"Man steht voller Bewunderung vor der Weisheit des Wählers", soll Helmut Kohl 1983 nach seiner Wahl zum deutschen Kanzler ausgerufen haben. Selbst solch ironisches Staunen scheint dem bayerischen Wahlsieger vom letzten Wochenende fremd. Der nüchterne Auftritt Edmund Stoibers am Wahlabend bestätigte, was über 60 Prozent der Stimmen und die Zwei-Drittel-Mehrheit für den Ministerpräsidenten sind: eine Selbstverständlichkeit - und wenig Genugtuung für die Wahlniederlage gegen Kanzler Gerhard Schröder vor einem Jahr.
Schon bei der Bundestagswahl hatten knapp 60 Prozent der Bayern Stoiber gewählt. Insofern war sein fulminanter Wahlsieg keine wirkliche Überraschung. Dass er schließlich derart überragend ausgefallen ist, verdankt die CSU auch der niedrigsten Wahlbeteiligung in Bayerns demokratischer Geschichte (57,3 Prozent), die vor allem auf Kosten der Sozialdemokraten gegangen ist.
Die bayerischen Roten entschuldigen ihre Wahlschlappe mit dem Reformkurs der rot-grünen Bundesregierung. "Die SPD-Wähler sind zu enttäuscht gewesen, um wählen zu gehen", lautet auch der Tenor der Wahlanalytiker. Schon melden sich SPD-interne Kritiker am "neoliberalen" Kurs Schröders zu Wort und fordern eine Abschwächung der Reform-Agenda 2010.
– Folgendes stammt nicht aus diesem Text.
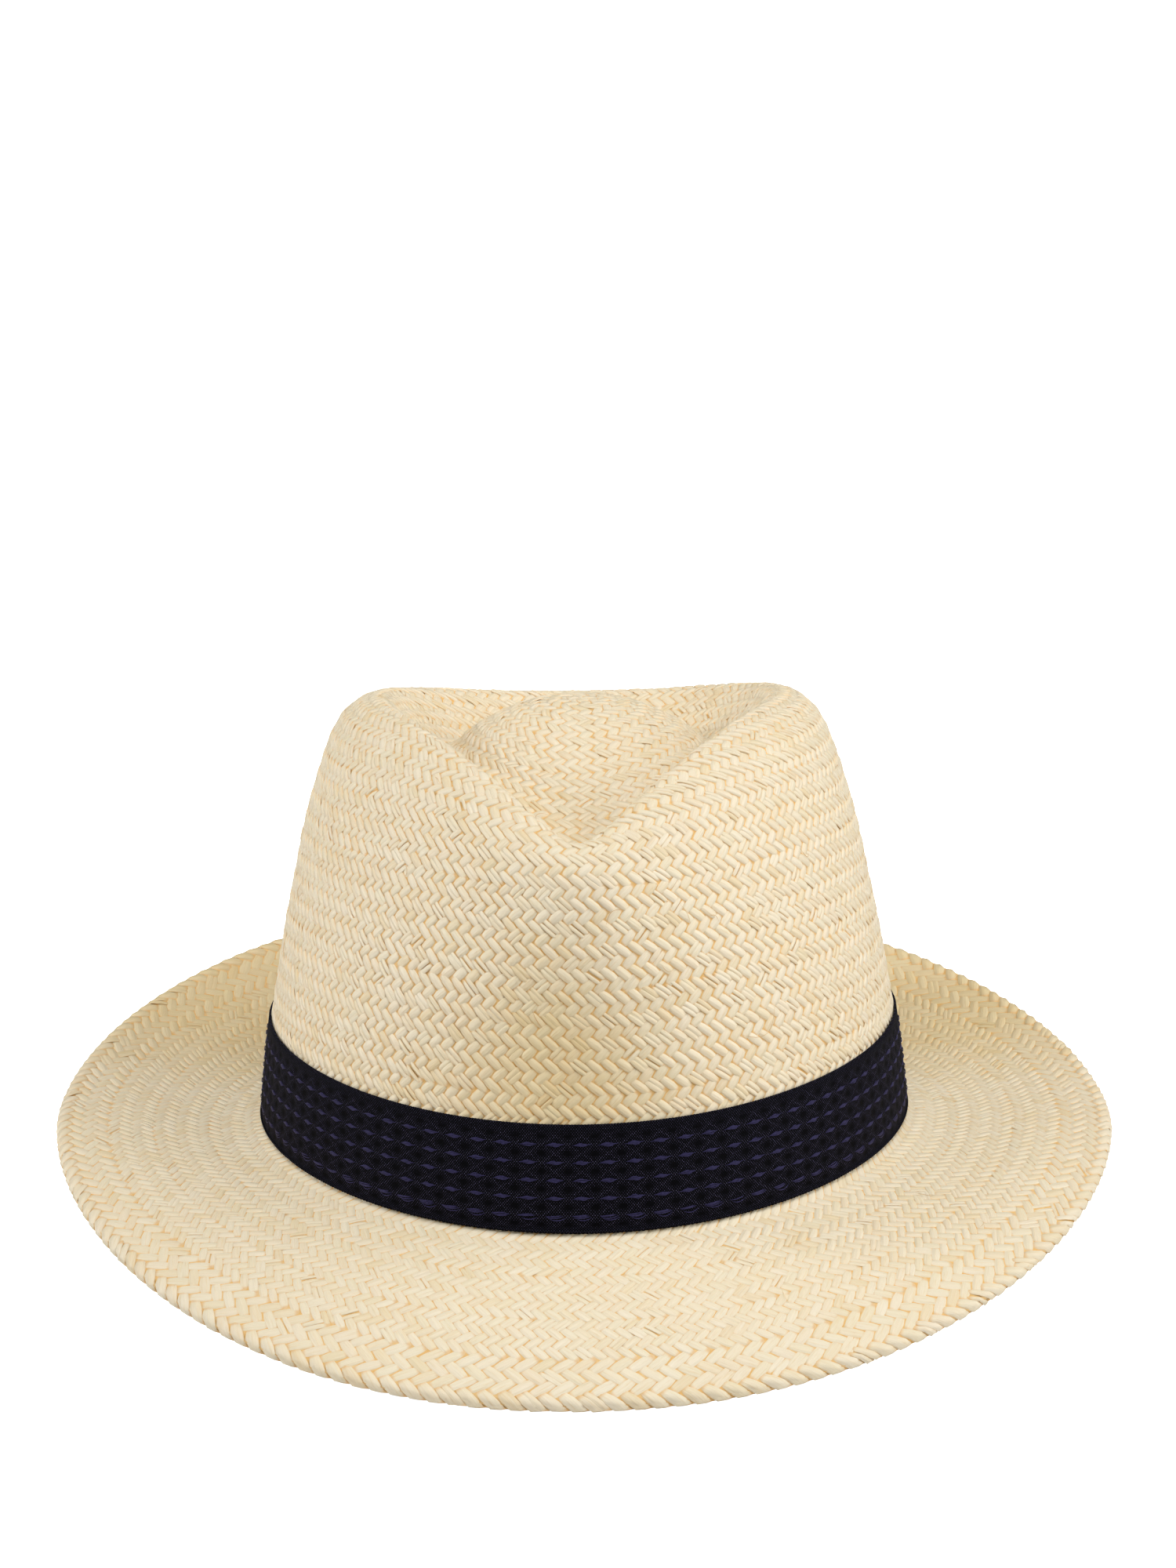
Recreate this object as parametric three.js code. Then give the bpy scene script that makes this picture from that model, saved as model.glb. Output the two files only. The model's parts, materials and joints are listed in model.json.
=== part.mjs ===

Daraus ließe sich vorschnell der Schluss ziehen: Wer reformiert verliert! Wer dieser Argumentation folgt, verdonnert aber Volksparteien jeglicher Ausrichtung dazu, strukturell reformunfähig zu sein. Dass das nicht stimmt, zeigt ein Blick nach Skandinavien. Aber warum in die Ferne schweifen: Unter dem Titel von Wende und Reform ist die ÖVP hierzulande erst wieder zu einer Volkspartei gewachsen. Das bedeutet also: Nicht wer reformiert, verliert, sondern wer seine Reformen schlecht verkauft, ist verkauft. Dafür sorgt die Weisheit der Wähler.